Monday, January 18, 2010

Engage Iran? I. Thinking About Security

Rather than continuing the long-standing provocation of tensions between Iran and the West, it may be possible to design an effective policy of quiet engagement, provided that it is thought through carefully. The post introducing this idea posed several questions that the U.S. needs to start considering very carefully, of which the first focuses on security:

What moves could Washington reasonably make to reassure Iran that complete nuclear transparency would leave it more, rather than less secure?


Offer a series of increasingly significant moves to address Iran’s security concerns; request a parallel series of moves to address Western concerns about Iranian nuclear transparency. At each step, the West gives something on security and Iran gives something on transparency. Go to the next step only when each side is satisfied.
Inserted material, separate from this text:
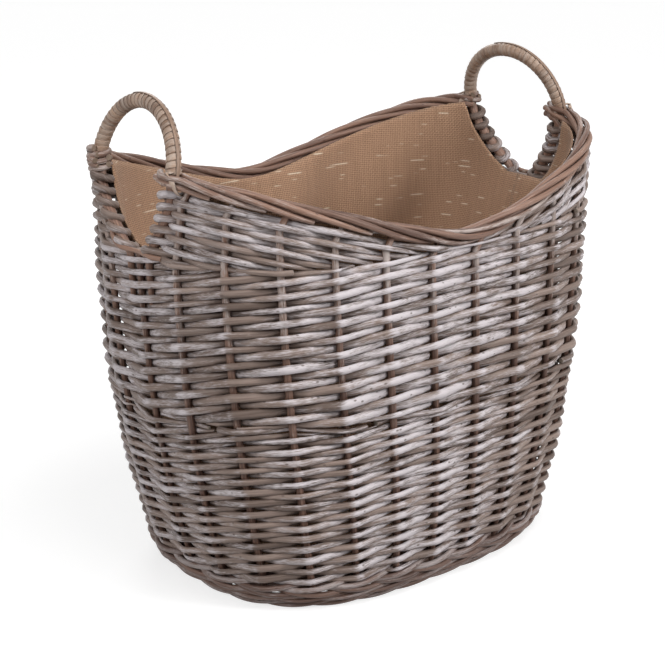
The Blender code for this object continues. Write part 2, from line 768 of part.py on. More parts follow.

  • Establish a regional organization to monitor air force movements designed to provide everyone with early warning of an attack.
  • Support the acquisition of ground-to-air (i.e., defensive) missiles by Iran, Lebanon.
  • Explicitly recognize Iranian right to clear set of technologies.
  • Provide all NPT members with some preferential treatment denied to states that refuse to sign.
  • Set up a regional diplomatic forum for exchanging information on significant military moves, such as the opening of new U.S. military bases or nuclear submarine maneuvers, and for seeking feedback from participating states.

More important than the specific details of the substantive steps would be that this would constitute a new policy based on a new foundation – that of late-Cold War-style confidence-building rather than the current Mideast policy approach of reliance on force and intimidation. Such a policy might not work, of course, but the U.S. has such an enormous superiority of power that it can well afford to try, and success would be a foreign policy coup that would greatly improve the U.S. strategic position.